» **REQUEST**
Each entry in the listing below should be restated word for word.

** Begin MATERIAL FOR THIS TASK **

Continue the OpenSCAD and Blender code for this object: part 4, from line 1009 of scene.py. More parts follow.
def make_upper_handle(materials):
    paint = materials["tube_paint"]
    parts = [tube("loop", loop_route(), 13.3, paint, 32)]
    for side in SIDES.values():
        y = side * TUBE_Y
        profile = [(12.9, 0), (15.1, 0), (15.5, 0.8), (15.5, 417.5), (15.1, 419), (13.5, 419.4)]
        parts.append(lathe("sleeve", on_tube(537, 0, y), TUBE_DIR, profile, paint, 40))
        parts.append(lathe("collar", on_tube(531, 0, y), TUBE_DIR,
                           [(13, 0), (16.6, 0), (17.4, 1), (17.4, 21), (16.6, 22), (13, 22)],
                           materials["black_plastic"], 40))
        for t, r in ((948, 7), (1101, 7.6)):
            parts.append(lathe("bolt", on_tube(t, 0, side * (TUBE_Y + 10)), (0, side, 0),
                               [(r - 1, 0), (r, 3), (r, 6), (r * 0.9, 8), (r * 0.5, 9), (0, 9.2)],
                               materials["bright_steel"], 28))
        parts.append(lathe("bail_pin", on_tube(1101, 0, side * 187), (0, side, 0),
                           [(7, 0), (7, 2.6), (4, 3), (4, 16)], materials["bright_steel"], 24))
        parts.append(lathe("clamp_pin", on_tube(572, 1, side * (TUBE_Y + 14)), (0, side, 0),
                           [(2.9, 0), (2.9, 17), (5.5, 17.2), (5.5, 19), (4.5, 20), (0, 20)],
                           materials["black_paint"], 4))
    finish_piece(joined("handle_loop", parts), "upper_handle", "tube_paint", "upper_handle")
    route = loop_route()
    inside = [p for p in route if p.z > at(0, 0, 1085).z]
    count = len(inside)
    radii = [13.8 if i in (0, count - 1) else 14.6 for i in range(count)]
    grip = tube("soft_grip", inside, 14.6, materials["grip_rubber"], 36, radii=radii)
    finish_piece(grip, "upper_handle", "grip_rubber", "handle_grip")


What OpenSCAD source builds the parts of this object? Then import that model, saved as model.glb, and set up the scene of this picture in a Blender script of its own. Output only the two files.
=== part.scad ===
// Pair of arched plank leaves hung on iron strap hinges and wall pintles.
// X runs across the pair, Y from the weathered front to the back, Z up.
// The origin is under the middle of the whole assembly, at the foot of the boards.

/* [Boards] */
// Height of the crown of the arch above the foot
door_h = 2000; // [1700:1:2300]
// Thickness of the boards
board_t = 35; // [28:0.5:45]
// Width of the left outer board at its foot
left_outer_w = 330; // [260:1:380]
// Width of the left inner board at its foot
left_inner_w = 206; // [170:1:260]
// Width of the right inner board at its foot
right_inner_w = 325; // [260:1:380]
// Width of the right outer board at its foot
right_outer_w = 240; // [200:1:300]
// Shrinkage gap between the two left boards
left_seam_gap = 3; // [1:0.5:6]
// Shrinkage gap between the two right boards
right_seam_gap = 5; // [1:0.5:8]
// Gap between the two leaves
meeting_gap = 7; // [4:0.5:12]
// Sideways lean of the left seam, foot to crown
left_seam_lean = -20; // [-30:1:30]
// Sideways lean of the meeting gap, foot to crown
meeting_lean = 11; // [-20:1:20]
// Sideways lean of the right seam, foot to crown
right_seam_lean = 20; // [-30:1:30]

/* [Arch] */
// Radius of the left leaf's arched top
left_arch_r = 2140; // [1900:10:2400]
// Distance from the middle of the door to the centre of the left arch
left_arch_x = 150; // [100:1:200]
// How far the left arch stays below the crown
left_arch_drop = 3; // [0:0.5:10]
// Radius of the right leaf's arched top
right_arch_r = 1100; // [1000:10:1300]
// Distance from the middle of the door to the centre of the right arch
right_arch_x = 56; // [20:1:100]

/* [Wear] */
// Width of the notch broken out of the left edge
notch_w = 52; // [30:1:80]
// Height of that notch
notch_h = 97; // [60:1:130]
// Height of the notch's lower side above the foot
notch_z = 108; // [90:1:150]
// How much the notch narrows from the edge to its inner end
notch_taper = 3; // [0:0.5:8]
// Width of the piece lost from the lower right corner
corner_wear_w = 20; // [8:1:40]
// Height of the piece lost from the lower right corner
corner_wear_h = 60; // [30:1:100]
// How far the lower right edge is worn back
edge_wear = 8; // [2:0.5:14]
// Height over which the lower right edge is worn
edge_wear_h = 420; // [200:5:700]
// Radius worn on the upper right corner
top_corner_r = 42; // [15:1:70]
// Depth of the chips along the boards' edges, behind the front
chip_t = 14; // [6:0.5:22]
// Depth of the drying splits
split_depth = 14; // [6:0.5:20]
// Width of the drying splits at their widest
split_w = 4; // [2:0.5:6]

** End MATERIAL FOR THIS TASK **

» **COMPLETED TASK**
Continue the OpenSCAD and Blender code for this object: part 4, from line 1009 of scene.py. More parts follow.
def make_upper_handle(materials):
    paint = materials["tube_paint"]
    parts = [tube("loop", loop_route(), 13.3, paint, 32)]
    for side in SIDES.values():
        y = side * TUBE_Y
        profile = [(12.9, 0), (15.1, 0), (15.5, 0.8), (15.5, 417.5), (15.1, 419), (13.5, 419.4)]
        parts.append(lathe("sleeve", on_tube(537, 0, y), TUBE_DIR, profile, paint, 40))
        parts.append(lathe("collar", on_tube(531, 0, y), TUBE_DIR,
                           [(13, 0), (16.6, 0), (17.4, 1), (17.4, 21), (16.6, 22), (13, 22)],
                           materials["black_plastic"], 40))
        for t, r in ((948, 7), (1101, 7.6)):
            parts.append(lathe("bolt", on_tube(t, 0, side * (TUBE_Y + 10)), (0, side, 0),
                               [(r - 1, 0), (r, 3), (r, 6), (r * 0.9, 8), (r * 0.5, 9), (0, 9.2)],
                               materials["bright_steel"], 28))
        parts.append(lathe("bail_pin", on_tube(1101, 0, side * 187), (0, side, 0),
                           [(7, 0), (7, 2.6), (4, 3), (4, 16)], materials["bright_steel"], 24))
        parts.append(lathe("clamp_pin", on_tube(572, 1, side * (TUBE_Y + 14)), (0, side, 0),
                           [(2.9, 0), (2.9, 17), (5.5, 17.2), (5.5, 19), (4.5, 20), (0, 20)],
                           materials["black_paint"], 4))
    finish_piece(joined("handle_loop", parts), "upper_handle", "tube_paint", "upper_handle")
    route = loop_route()
    inside = [p for p in route if p.z > at(0, 0, 1085).z]
    count = len(inside)
    radii = [13.8 if i in (0, count - 1) else 14.6 for i in range(count)]
    grip = tube("soft_grip", inside, 14.6, materials["grip_rubber"], 36, radii=radii)
    finish_piece(grip, "upper_handle", "grip_rubber", "handle_grip")


What OpenSCAD source builds the parts of this object? Then import that model, saved as model.glb, and set up the scene of this picture in a Blender script of its own. Output only the two files.
=== part.scad ===
// Pair of arched plank leaves hung on iron strap hinges and wall pintles.
// X runs across the pair, Y from the weathered front to the back, Z up.
// The origin is under the middle of the whole assembly, at the foot of the boards.

/* [Boards] */
// Height of the crown of the arch above the foot
door_h = 2000; // [1700:1:2300]
// Thickness of the boards
board_t = 35; // [28:0.5:45]
// Width of the left outer board at its foot
left_outer_w = 330; // [260:1:380]
// Width of the left inner board at its foot
left_inner_w = 206; // [170:1:260]
// Width of the right inner board at its foot
right_inner_w = 325; // [260:1:380]
// Width of the right outer board at its foot
right_outer_w = 240; // [200:1:300]
// Shrinkage gap between the two left boards
left_seam_gap = 3; // [1:0.5:6]
// Shrinkage gap between the two right boards
right_seam_gap = 5; // [1:0.5:8]
// Gap between the two leaves
meeting_gap = 7; // [4:0.5:12]
// Sideways lean of the left seam, foot to crown
left_seam_lean = -20; // [-30:1:30]
// Sideways lean of the meeting gap, foot to crown
meeting_lean = 11; // [-20:1:20]
// Sideways lean of the right seam, foot to crown
right_seam_lean = 20; // [-30:1:30]

/* [Arch] */
// Radius of the left leaf's arched top
left_arch_r = 2140; // [1900:10:2400]
// Distance from the middle of the door to the centre of the left arch
left_arch_x = 150; // [100:1:200]
// How far the left arch stays below the crown
left_arch_drop = 3; // [0:0.5:10]
// Radius of the right leaf's arched top
right_arch_r = 1100; // [1000:10:1300]
// Distance from the middle of the door to the centre of the right arch
right_arch_x = 56; // [20:1:100]

/* [Wear] */
// Width of the notch broken out of the left edge
notch_w = 52; // [30:1:80]
// Height of that notch
notch_h = 97; // [60:1:130]
// Height of the notch's lower side above the foot
notch_z = 108; // [90:1:150]
// How much the notch narrows from the edge to its inner end
notch_taper = 3; // [0:0.5:8]
// Width of the piece lost from the lower right corner
corner_wear_w = 20; // [8:1:40]
// Height of the piece lost from the lower right corner
corner_wear_h = 60; // [30:1:100]
// How far the lower right edge is worn back
edge_wear = 8; // [2:0.5:14]
// Height over which the lower right edge is worn
edge_wear_h = 420; // [200:5:700]
// Radius worn on the upper right corner
top_corner_r = 42; // [15:1:70]
// Depth of the chips along the boards' edges, behind the front
chip_t = 14; // [6:0.5:22]
// Depth of the drying splits
split_depth = 14; // [6:0.5:20]
// Width of the drying splits at their widest
split_w = 4; // [2:0.5:6]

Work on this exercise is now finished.